Ci si chiede: a quale persona quel messaggio potrebbe addirittura “impedire di scegliere in modo consapevole e responsabile”? Certamente, non ad una persona consapevole e responsabile.
Il messaggio ritiene necessario ricordare a tutti un dato indiscutibile: dal momento del concepimento, vi è un nuovo essere nella madre, diverso da lei, anche se con lei strettissimamente collegato, una nuova persona in via di formazione e che deve continuare a vivere: lo STOP ABORTO è quindi un invito alla madre a riflettere bene prima di decidere per l’ aborto e l’esperienza di tutti i Movimenti per la Vita e dei CAV Centri di aiuto alla vita ci conferma che in tantissime occasioni un aiuto, un sostegno, un conforto alla madre ha salvato la vita del figlio.
Non si può accettare quindi che il Sindaco censuri una libera manifestazione di pensiero perché ritiene di non condividerla o che altri cittadini non la condividano, così come non si può accettare un comportamento ingiustamente repressivo, non supportato da alcuna valida e legittima giustificazione, che lede sia il diritto di chi vuole manifestare liberamente il proprio pensiero, sia il diritto dei cittadini di ricevere quella comunicazione.
L’art. 21 della Costituzione, al primo comma, dispone: “Tutti hanno diritto di manifestare liberamente il proprio pensiero con la parola, lo scritto e ogni altro mezzo di diffusione”. Da tempo, la Corte costituzionale italiana ha individuato nel “diritto all’informazione” il profilo implicito della libertà di espressione connesso all’esigenza che “la nostra democrazia sia basata su una libera opinione pubblica che dia a tutti la possibilità di concorrere alla formazione della volontà generale” (sent. n. 112/93).
Il diritto alla vita è il primo dei diritti fondamentali inviolabili di ogni essere umano. Non è inutile ricordare che il diritto alla vita è stato solennemente proclamato nella Dichiarazione universale dei diritti dell’ uomo, nel Patto internazionale sui diritti civili e politici, nella Convenzione europea per la salvaguardia dei diritti dell’ uomo e nella Carta dei diritti fondamentali dell’ Unione europea. Esso, infatti è il primo dei diritti inviolabili dell’ uomo (sentenze n. 54 del 1979 e n. 223 del 1996), fra quei diritti cioè “che occupano nell’ ordinamento una posizione, per dir così, privilegiata in quanto appartengono – per usare l’ espressione della sentenza n. 1146 del 1988 – all’ essenza dei valori supremi sui quali si fonda la Costituzione italiana” (C.C. sentenza n. 35 del 1997). Secondo la Corte, la tutela costituzionale del diritto alla vita trova fondamento nell’ art. 2 della Costituzione.

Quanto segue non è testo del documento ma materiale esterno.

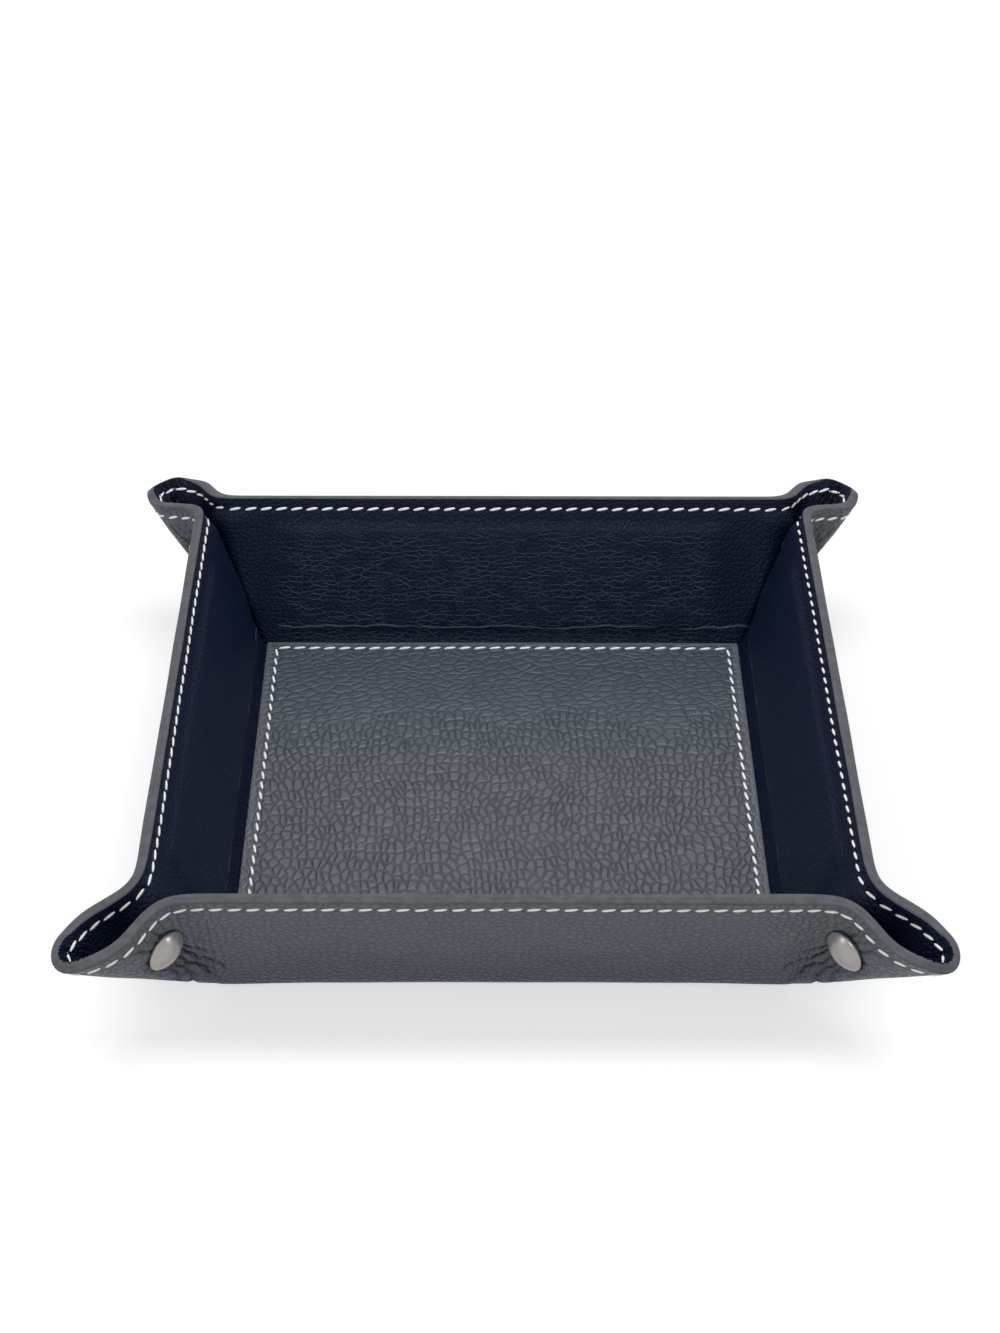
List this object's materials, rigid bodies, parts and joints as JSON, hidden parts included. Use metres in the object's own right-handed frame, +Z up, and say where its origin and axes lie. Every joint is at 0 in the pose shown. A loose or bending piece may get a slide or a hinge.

La legge 194/1978, titolata: "Norme per la tutela sociale della maternità e sull'interruzione volontaria della gravidanza", non a caso pone al primo posto la tutela sociale della maternità, prevedendo anche alcuni strumenti attuativi, oltre a disciplinare e prescrivere le rigorose modalità ed i tempi per la interruzione volontaria della gravidanza.
Ci si chiede allora se veramente le Istituzioni e il Sindaco che le rappresenta abbiano posto in essere tutte quelle scelte sostanziali, con ricadute di politica sociale, che si traducano in una tutela effettiva della vita, per consentire una scelta libera e consapevole, o se invece è più semplice comportarsi da censori a senso unico.
Dunque, la copertura “d’ufficio” dei manifesti pone in essere un comportamento esso sì violento, in violazione di diritti fondamentali della persona e del cittadino. Un comportamento contro la vita.